Sixth Circuit Rules TCPA Claim Survives the Plaintiff’s Death
The Sixth Circuit has reversed a district court decision and held that a TCPA claim survives the death of the called party. Parchman v. SLM Corp., ___ F.3d ___, 2018 WL 3479228 (6th Cir. July 20, 2018). Parchman is now the leading case on this issue. See NCLC’s Federal Deception Law § 6.12.1.
Decisions on Spokeo, Out-of-State Jurisdiction, and Class Attorney Fees
Decisions holding that unwanted calls and faxes cause concrete harms that give consumers Article III standing continue to roll in (thus surviving Spokeo challenges). See id. § 6.10. However, the Eighth Circuit has just held that the failure of a junk fax to include an opt-out notice that complied with the TCPA’s requirements did not give the recipient Article III standing, because the alleged harms—waste of paper, toner, and time, and invasion of privacy—were not fairly traceable to the violation. The court stressed that the fax did include enough information so that the recipient could have made an opt-out request, but the recipient had not done so. St. Louis Heart Center, Inc. v. Nomax, Inc., ___ F.3d ___, 2018 WL 3719694 (8th Cir. Aug. 6, 2018). See NCLC’s Federal Deception Law § 6.10.6.
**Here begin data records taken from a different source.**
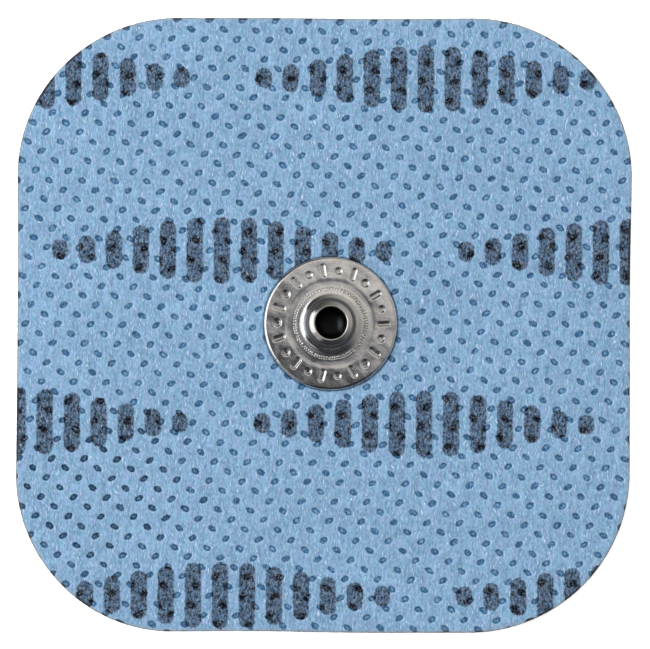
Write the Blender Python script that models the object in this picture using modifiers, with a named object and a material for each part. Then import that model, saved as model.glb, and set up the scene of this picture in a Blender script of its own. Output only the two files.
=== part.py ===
"""Snap electrode: a square self-adhesive stimulation pad with a press-stud terminal.

From the skin upwards the pad is a sheet of hydrogel, a carbon film that spreads the
current, and a bonded nonwoven backing cloth, all with one rounded-square outline.
Near the middle a press stud stands on the cloth. A semi-tubular rivet comes up from
under the film, passes through film, cloth and stud, and is rolled outwards over the
stud's mouth, so that it clamps the three together and carries the current. A small
round sticker lies between the rivet's flange and the gel.

Frame: metres, +Z up, origin at the middle of the pad's outline, on the gel's lower
(skin) face. +X and +Y run along the pad's straight sides.
"""
import math

import bmesh
import bpy
from mathutils import Vector

MM = 0.001

# ---------------------------------------------------------------- pad outline
PAD_SIDE = 50.0            # the cloth's side, mm
CORNER_R = 12.9            # corner radius of the cloth
CORNER_STEPS = 14          # straight pieces in each corner
FILM_INSET = 0.10          # the film's edge lies this far inside the cloth's
GEL_INSET = 0.20           # and the gel's edge this far

# ---------------------------------------------------------------- thicknesses
BOND = 0.02                # glue line between two layers, left open
GEL_T = 1.00
FILM_T = 0.12
CLOTH_T = 0.36

GEL_TOP = GEL_T
FILM_LOW = GEL_TOP + BOND
FILM_TOP = FILM_LOW + FILM_T
CLOTH_LOW = FILM_TOP + BOND
CLOTH_TOP = CLOTH_LOW + CLOTH_T
STUD_LOW = CLOTH_TOP + BOND      # the stud's rim stands here

# ---------------------------------------------------------------- press stud
SNAP_X, SNAP_Y = 0.53, 0.13      # the terminal sits a little off the middle
ROUND_STEPS = 56                 # straight pieces round every turned shape
HOLE_R = 1.50                    # punched through film and cloth
FLANGE_TOP = 0.45                # the stud's flat flange band, above its rim
FLANGE_IN_R = 3.75               # where that band starts
RIM_BEND_R = 5.12                # and where the rim starts to bend down
SHANK_R = 1.42                   # the rivet's tube, outside
BORE_R = 1.28                    # and inside
RIVET_FLANGE_R = 4.00
RIVET_FLANGE_LOW = 0.70
RIVET_FLANGE_TOP = 1.00

# ---------------------------------------------------------------- sticker
STICKER_T = 0.10
STICKER_R = 7.00
STICKER_LOW = 0.58               # its middle, pushed down by the rivet's flange
STICKER_RIM_LOW = GEL_TOP - STICKER_T


# ---------------------------------------------------------------- helpers
def clear_scene():
    for obj in list(bpy.data.objects):
        bpy.data.objects.remove(obj, do_unlink=True)
    for col in list(bpy.data.collections):
        bpy.data.collections.remove(col)


def new_collection(name):
    col = bpy.data.collections.new(name)
    bpy.context.scene.collection.children.link(col)
    return col


def material(name, colour, roughness, metallic):
    mat = bpy.data.materials.new(name)
    mat.use_nodes = True
    bsdf = mat.node_tree.nodes["Principled BSDF"]
    bsdf.inputs["Base Color"].default_value = (*colour, 1.0)
    bsdf.inputs["Roughness"].default_value = roughness
    bsdf.inputs["Metallic"].default_value = metallic
    mat.diffuse_color = (*colour, 1.0)
    return mat


def rounded_square(side, radius):
    """Anticlockwise outline of a rounded square about the origin, in mm."""
    points = []
    inner = side / 2 - radius
    for k, (cx, cy) in enumerate(((inner, inner), (-inner, inner), (-inner, -inner), (inner, -inner))):
        for i in range(CORNER_STEPS + 1):
            a = math.radians(90 * k + 90 * i / CORNER_STEPS)
            points.append((cx + radius * math.cos(a), cy + radius * math.sin(a)))
    return points


def circle(cx, cy, radius, steps):
    return [(cx + radius * math.cos(2 * math.pi * i / steps),
             cy + radius * math.sin(2 * math.pi * i / steps)) for i in range(steps)]


def add_spline(curve, points):
    spline = curve.splines.new("POLY")
    spline.points.add(len(points) - 1)
    for p, (x, y) in zip(spline.points, points):
        p.co = (x * MM, y * MM, 0.0, 1.0)
    spline.use_cyclic_u = True


def plate(name, outlines, low, top, mat, col):
    """A flat sheet between two heights: the first outline is its edge, others are holes."""
    curve = bpy.data.curves.new(name + "_outline", "CURVE")
    curve.dimensions = "2D"
    curve.fill_mode = "BOTH"
    curve.extrude = (top - low) / 2 * MM
    for points in outlines:
        add_spline(curve, points)
    guide = bpy.data.objects.new(name + "_outline", curve)
    guide.location.z = (low + top) / 2 * MM
    col.objects.link(guide)
    bpy.context.view_layer.update()

    evaluated = guide.evaluated_get(bpy.context.evaluated_depsgraph_get())
    mesh = bpy.data.meshes.new_from_object(evaluated)
    mesh.name = name
    bm = bmesh.new()
    bm.from_mesh(mesh)
    bmesh.ops.remove_doubles(bm, verts=bm.verts, dist=1e-7)
    bmesh.ops.recalc_face_normals(bm, faces=bm.faces)
    bm.to_mesh(mesh)
    bm.free()
    obj = bpy.data.objects.new(name, mesh)
    obj.matrix_world = guide.matrix_world.copy()
    col.objects.link(obj)
    bpy.data.objects.remove(guide, do_unlink=True)
    bpy.data.curves.remove(curve)
    obj.data.materials.clear()
    obj.data.materials.append(mat)
    return obj


def turned(name, profile, closed, mat, col, cutter=False):
    """A turned piece about the stud's axis.

    profile is (radius, height) in mm, running down the outer side. A profile that is
    not closed starts and ends on the axis.
    """
    mesh = bpy.data.meshes.new(name)
    bm = bmesh.new()
    verts = [bm.verts.new(Vector((r * MM, 0.0, z * MM))) for r, z in profile]
    for a, b in zip(verts, verts[1:]):
        bm.edges.new((a, b))
    if closed:
        bm.edges.new((verts[-1], verts[0]))
    bm.to_mesh(mesh)
    bm.free()
    obj = bpy.data.objects.new(name, mesh)
    obj.location = (SNAP_X * MM, SNAP_Y * MM, 0.0)
    col.objects.link(obj)

    screw = obj.modifiers.new("turn", "SCREW")
    screw.axis = "Z"
    screw.angle = 2 * math.pi
    screw.steps = ROUND_STEPS
    screw.render_steps = ROUND_STEPS
    screw.screw_offset = 0.0
    screw.use_merge_vertices = True
    screw.merge_threshold = 1e-7
    screw.use_smooth_shade = True
    if mat is not None:
        mesh.materials.append(mat)
    if cutter:
        obj.hide_render = True
        obj.display_type = "WIRE"
    return obj


def arc(cx, cz, radius, start, end, steps):
    """Points on an arc in the (radius, height) plane, angles in degrees."""
    return [(cx + radius * math.cos(math.radians(start + (end - start) * i / steps)),
             cz + radius * math.sin(math.radians(start + (end - start) * i / steps)))
            for i in range(steps + 1)]


def lifted(profile, dz):
    return [(r, z + dz) for r, z in profile]


# ---------------------------------------------------------------- model
clear_scene()
parts = new_collection("snap_electrode")
cutters = new_collection("cutters")

gel_mat = material("hydrogel", (0.72, 0.76, 0.74), 0.12, 0.0)
film_mat = material("carbon_film", (0.020, 0.020, 0.022), 0.45, 0.0)
cloth_mat = material("blue_nonwoven", (0.25, 0.42, 0.62), 0.85, 0.0)
plate_mat = material("plated_steel", (0.56, 0.54, 0.51), 0.24, 1.0)
sticker_mat = material("sticker", (0.80, 0.80, 0.78), 0.50, 0.0)

rivet_hole = circle(SNAP_X, SNAP_Y, HOLE_R, ROUND_STEPS)

# The backing cloth and the conductive film, with the rivet's hole in each.
plate("top_fabric", [rounded_square(PAD_SIDE, CORNER_R), rivet_hole],
      CLOTH_LOW, CLOTH_TOP, cloth_mat, parts)
plate("carbon_film", [rounded_square(PAD_SIDE - 2 * FILM_INSET, CORNER_R - FILM_INSET), rivet_hole],
      FILM_LOW, FILM_TOP, film_mat, parts)

# The gel, with a shallow pocket on top that takes the sticker over the rivet's flange.
gel = plate("hydrogel", [rounded_square(PAD_SIDE - 2 * GEL_INSET, CORNER_R - GEL_INSET)],
            0.0, GEL_TOP, gel_mat, parts)
pocket_profile = [
    (0.0, GEL_TOP + 0.5),
    (STICKER_R + 0.05, GEL_TOP + 0.5),
    (STICKER_R + 0.05, STICKER_RIM_LOW - BOND),
    (5.00, STICKER_RIM_LOW - BOND),
    (4.40, STICKER_LOW - BOND),
    (0.0, STICKER_LOW - BOND),
]
pocket = turned("gel_pocket", pocket_profile, False, None, cutters, cutter=True)
cut = gel.modifiers.new("pocket", "BOOLEAN")
cut.operation = "DIFFERENCE"
cut.solver = "EXACT"
cut.object = pocket

# The sticker: a flat ring glued to the film, its middle pushed down by the rivet's flange.
sticker_profile = [
    (0.0, STICKER_LOW + STICKER_T),
    (4.15, STICKER_LOW + STICKER_T),
    (4.75, GEL_TOP),
    (STICKER_R, GEL_TOP),
    (STICKER_R, STICKER_RIM_LOW),
    (4.95, STICKER_RIM_LOW),
    (4.35, STICKER_LOW),
    (0.0, STICKER_LOW),
]
turned("insulating_disc", sticker_profile, False, sticker_mat, parts)

# The stud: one pressing of thin sheet. Outer side from the mouth down to the rim.
stud_outer = (
    [(1.50, 3.09), (1.57, 3.13), (1.78, 3.13)]                     # mouth, under the rolled lip
    + [(1.86, 3.05), (1.92, 2.93), (1.945, 2.78)]                  # the head's round side
    + [(1.915, 2.62), (1.82, 2.44)]
    + [(1.69, 2.16), (1.64, 1.70)]                                 # neck
    + arc(1.96, 1.39, 0.32, 176, 262, 4)                           # foot of the neck
    + [(2.08, 1.045), (2.34, 0.880), (2.62, 0.69)]                 # cone of the shoulder
    + [(3.10, 0.53), (3.45, 0.465), (FLANGE_IN_R, FLANGE_TOP)]     # down to the flange
    + [(RIM_BEND_R, FLANGE_TOP)]                                   # flat band that the lead's cap lands on
    + arc(RIM_BEND_R, FLANGE_TOP - 0.33, 0.33, 90, 0, 5)[1:]       # rolled-down rim
    + [(RIM_BEND_R + 0.33, 0.0)]
)
stud_inner = [
    (5.22, 0.0),
    (5.17, 0.13), (5.02, 0.18), (3.75, 0.18),
    (3.42, 0.20), (3.05, 0.285),
    (2.62, 0.44), (2.25, 0.69), (2.00, 0.78),
    (1.74, 0.86), (1.55, 1.02), (1.47, 1.25),
    (1.46, 2.05), (1.64, 2.38), (1.69, 2.62),
    (1.66, 2.82), (1.50, 2.99),
]
turned("snap_stud", lifted(stud_outer + stud_inner, STUD_LOW), True, plate_mat, parts)

# The rivet: rolled lip, tube, blind rounded bore and the flange under the film.
# Heights above the stud's rim first, then the flange at its own height.
rivet_profile = (
    lifted(
        arc(0.0, 1.40, BORE_R, 270, 360, 5)                        # round bottom of the bore
        + arc(1.415, 3.305, 0.135, 180, 90, 4)                     # over the top of the lip
        + [(1.50, 3.42), (1.62, 3.36), (1.74, 3.28), (1.80, 3.225)]    # and down its flared outside
        + [(1.795, 3.175), (1.58, 3.160), (1.47, 3.12), (SHANK_R, 3.02)],
        STUD_LOW)
    + [(SHANK_R, RIVET_FLANGE_TOP), (RIVET_FLANGE_R - 0.10, RIVET_FLANGE_TOP),
       (RIVET_FLANGE_R, RIVET_FLANGE_TOP - 0.08), (RIVET_FLANGE_R, RIVET_FLANGE_LOW + 0.08),
       (RIVET_FLANGE_R - 0.10, RIVET_FLANGE_LOW), (0.0, RIVET_FLANGE_LOW)]
)
turned("snap_eyelet", rivet_profile, False, plate_mat, parts)
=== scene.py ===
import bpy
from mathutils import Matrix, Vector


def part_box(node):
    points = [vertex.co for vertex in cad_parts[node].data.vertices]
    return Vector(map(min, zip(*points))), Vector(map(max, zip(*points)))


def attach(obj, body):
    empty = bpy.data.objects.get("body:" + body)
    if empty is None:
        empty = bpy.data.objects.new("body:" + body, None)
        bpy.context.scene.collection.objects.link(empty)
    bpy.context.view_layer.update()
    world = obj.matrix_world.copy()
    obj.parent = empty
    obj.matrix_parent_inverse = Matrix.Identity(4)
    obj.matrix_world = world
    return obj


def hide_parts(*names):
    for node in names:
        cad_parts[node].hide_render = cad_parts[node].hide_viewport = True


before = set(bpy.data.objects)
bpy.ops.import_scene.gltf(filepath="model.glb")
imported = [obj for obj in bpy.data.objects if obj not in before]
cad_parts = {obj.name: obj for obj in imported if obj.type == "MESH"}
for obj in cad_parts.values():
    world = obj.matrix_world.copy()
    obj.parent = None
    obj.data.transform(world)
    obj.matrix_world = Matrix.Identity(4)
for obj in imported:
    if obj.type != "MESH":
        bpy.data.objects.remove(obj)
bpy.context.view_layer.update()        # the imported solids: one body, "root"

import math
import random

import bmesh
import bpy
import numpy as np
from mathutils import Matrix, Vector, geometry, noise

random.seed(41)
MM = 0.001

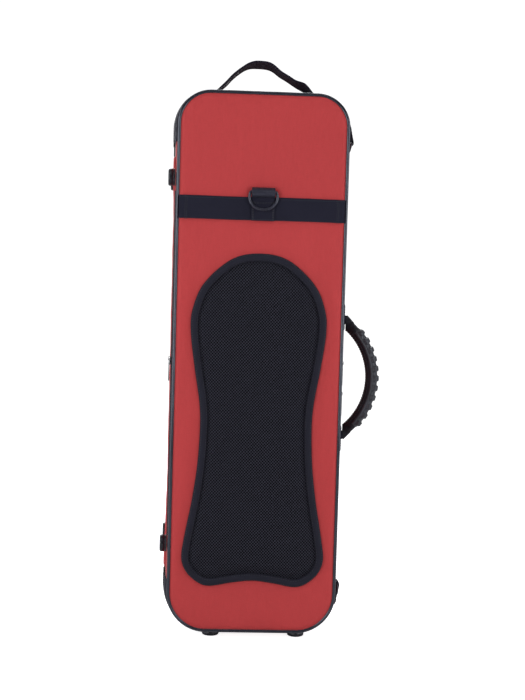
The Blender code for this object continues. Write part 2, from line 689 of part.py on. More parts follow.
RED_FABRIC = material("red_cordura", (0.43, 0.060, 0.060), 0.85)
BLACK_VINYL = material("black_vinyl_piping", (0.022, 0.022, 0.030), 0.35)
MESH_FABRIC = material("black_air_mesh", (0.018, 0.018, 0.022), 0.90)
BLACK_FABRIC = material("black_fabric", (0.022, 0.022, 0.028), 0.85)
WEBBING_BLACK = material("black_webbing", (0.020, 0.021, 0.028), 0.80)
ZIP_TAPE = material("black_zip_tape", (0.015, 0.015, 0.018), 0.80)
BLACK_METAL = material("black_lacquered_metal", (0.020, 0.020, 0.024), 0.35, 0.8)
BLACK_RUBBER = material("black_rubber", (0.018, 0.018, 0.022), 0.45)
BLACK_PLASTIC = material("black_plastic", (0.020, 0.020, 0.022), 0.40)
PLUSH = material("charcoal_plush", (0.060, 0.060, 0.068), 0.95)

make_body_shell()
make_back_pad()
make_back_band()
make_back_d_ring()
make_hinge_strip()
zip_tape("body_zip_tape", PART_Y - 0.0075, PART_Y - GAP)
make_pocket_zip()
make_handle_anchors()
make_feet()
for level_name in ("top", "bottom"):
    make_corner_tab(level_name)
    make_corner_ring(level_name)
for side_name in ("left", "right"):
    make_insert(side_name)
make_boxes()
make_neck_holder()
make_lid()
zip_tape("lid_zip_tape", PART_Y + GAP, PART_Y + 0.0075)
make_lid_pocket_zip()
make_main_sliders()
make_bow_holders()
make_carry_handle()
make_top_handle()
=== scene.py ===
"""Looks for an oblong violin case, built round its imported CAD.

Every piece is modelled in metres about the middle of the case: x = 0 lies between the long
sides, and y and z are the CAD model's own. `finish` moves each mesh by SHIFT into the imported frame.
Every mesh carries a UV map in metres, so a weave keeps its real pitch on any piece.
"""

import math

import bmesh
import bpy
import numpy as np
from mathutils import Matrix, Vector


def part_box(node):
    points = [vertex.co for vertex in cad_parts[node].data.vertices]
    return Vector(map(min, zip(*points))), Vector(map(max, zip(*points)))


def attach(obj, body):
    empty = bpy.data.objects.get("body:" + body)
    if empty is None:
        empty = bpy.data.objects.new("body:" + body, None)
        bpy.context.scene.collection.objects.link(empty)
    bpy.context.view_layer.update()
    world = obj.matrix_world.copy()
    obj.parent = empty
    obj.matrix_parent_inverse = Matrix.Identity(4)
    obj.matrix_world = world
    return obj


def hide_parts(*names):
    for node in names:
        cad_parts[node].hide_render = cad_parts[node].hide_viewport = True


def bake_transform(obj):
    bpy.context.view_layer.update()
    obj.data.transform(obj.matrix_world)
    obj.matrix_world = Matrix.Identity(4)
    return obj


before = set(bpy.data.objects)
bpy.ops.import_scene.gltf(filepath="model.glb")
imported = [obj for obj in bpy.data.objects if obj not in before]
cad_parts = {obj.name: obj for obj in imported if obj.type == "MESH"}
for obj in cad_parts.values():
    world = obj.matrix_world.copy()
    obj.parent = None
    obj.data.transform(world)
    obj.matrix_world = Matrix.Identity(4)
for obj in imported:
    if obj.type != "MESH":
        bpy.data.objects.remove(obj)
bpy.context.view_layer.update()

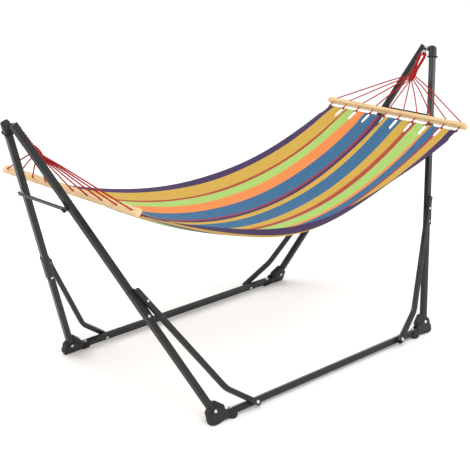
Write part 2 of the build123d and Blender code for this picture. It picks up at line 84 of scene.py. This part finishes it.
bpy.ops.mesh.primitive_plane_add(size=30)
floor = bpy.context.object
floor.name = "floor"
floor_paint = bpy.data.materials.new("floor_paint")
floor_paint.use_nodes = True
floor_surface = floor_paint.node_tree.nodes["Principled BSDF"].inputs
floor_surface["Base Color"].default_value = (0.95, 0.95, 0.95, 1)
floor_surface["Roughness"].default_value = 0.8
floor.data.materials.append(floor_paint)


# ---------------------------------------------------------------- steel frame
# Square steel tubes, folded plates and flat cross struts, powder coated in a
# dark anthracite. The coat has a fine skin and wears a little smoother in places.
class Signal:
    """One socket of a finish, which takes part in sums."""

    def __init__(self, finish, socket):
        self.finish, self.socket = finish, socket

    def sum_with(self, operation, *terms):
        return self.finish.node("ShaderNodeMath", {"operation": operation}, *terms)

    def __add__(self, other):
        return self.sum_with("ADD", self, other)

    __radd__ = __add__

    def __sub__(self, other):
        return self.sum_with("SUBTRACT", self, other)

    def __rsub__(self, other):
        return self.sum_with("SUBTRACT", other, self)

    def __mul__(self, other):
        return self.sum_with("MULTIPLY", self, other)

    __rmul__ = __mul__


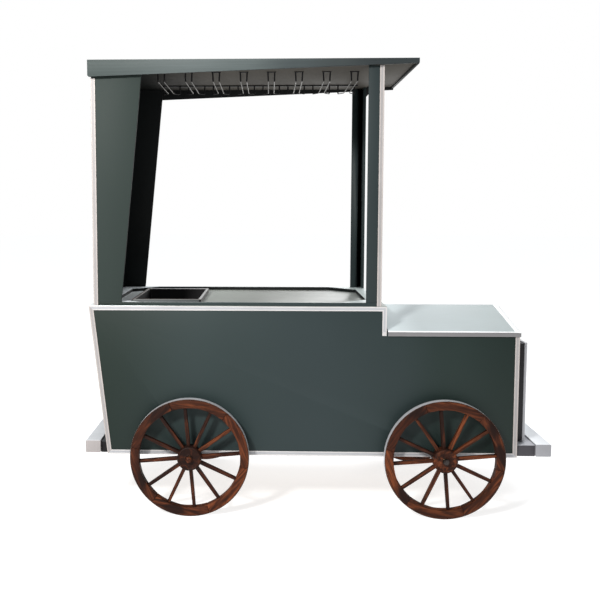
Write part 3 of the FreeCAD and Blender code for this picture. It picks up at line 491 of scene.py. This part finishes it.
def build_bin():
    """Deep drawn pan: a rolled rim, round corners and a coved floor."""
    low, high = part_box("waste_bin")
    centre = (low + high) / 2
    half_x, half_y = (high.x - low.x) / 2, (high.y - low.y) / 2
    rim_width, wall, corner = 0.0125, 0.0015, 0.009
    seat_z = COUNTER_Z + SHEET

    def ring(inset, z, radius):
        outline = rounded_rectangle(half_x - inset, half_y - inset, radius, 6)
        return [(centre.x + a, centre.y + b, z) for a, b in outline]

    inner = rim_width + wall
    stations = [
        (0.0008, seat_z + 0.0002, 0.01), (0.0, seat_z + 0.001, 0.01), (0.0, high.z - 0.003, 0.01),
        (0.001, high.z - 0.0008, 0.01), (0.0032, high.z, 0.01), (rim_width - 0.002, high.z, corner),
        (inner, high.z - 0.0022, corner), (inner + 0.0005, high.z - 0.006, corner),
        (inner + 0.004, low.z + 0.02, corner), (inner + 0.008, low.z + 0.007, corner),
        (inner + 0.02, low.z + wall, corner), (half_x * 0.8, low.z + wall, 0.006),
        (half_x * 0.8, low.z, 0.006), (inner + 0.019, low.z, corner),
        (inner + 0.006, low.z + 0.006, corner), (inner + 0.002, low.z + 0.02, corner),
        (rim_width, seat_z - 0.001, corner), (rim_width - 0.0002, seat_z + 0.0002, corner),
    ]
    bm = bmesh.new()
    made = loft(bm, [ring(*station) for station in stations], closed=True)
    bm.faces.new(made[11])
    bm.faces.new(made[12])
    bmesh.ops.recalc_face_normals(bm, faces=bm.faces)
    # The inside, the near and flank faces, and the rear and near rim strips take darker copies: painted
    # shade.
    for face in bm.faces:
        middle = face.calc_center_median()
        x, y = middle.x - centre.x, middle.y - centre.y
        inside = abs(x) < half_x - 0.0003 and abs(y) < half_y - 0.0003
        if inside and middle.z < high.z - 0.004:
            face.material_index = 1
        elif face.normal.x > 0.7:
            face.material_index = 3
        elif face.normal.y < -0.7:
            face.material_index = 4
        elif x < 0.016 - half_x or y < 0.012 - half_y:
            face.material_index = 2
    place_object("waste_bin_pan", bm, "bin bin_dark bin_dull bin_flank bin_near", "waste_bin",
                 ("waste_bin",), 40.0)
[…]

A number of courts have ruled on the question of whether a court can exercise personal jurisdiction over an out-of-state defendant who calls or sends a fax to a consumer in the forum state and whether that jurisdiction can extend to class members in other states. See id. § 6.11.1.
In a TCPA class action, Birchmeier v. Caribbean Cruise Line, Inc., ___ F.3d ___, 2018 WL 3545146 (7th Cir. July 24, 2018), the Seventh Circuit affirmed an attorney fee award based on differing percentages applied to different portions of a settlement fund that was estimated to be between $56 million and $76 million. It approved of attorney fees of 36% of the first $10 million of the settlement fund, 30% of the next $10 million, 24% of the next $36 million, and 18% of any additional recovery.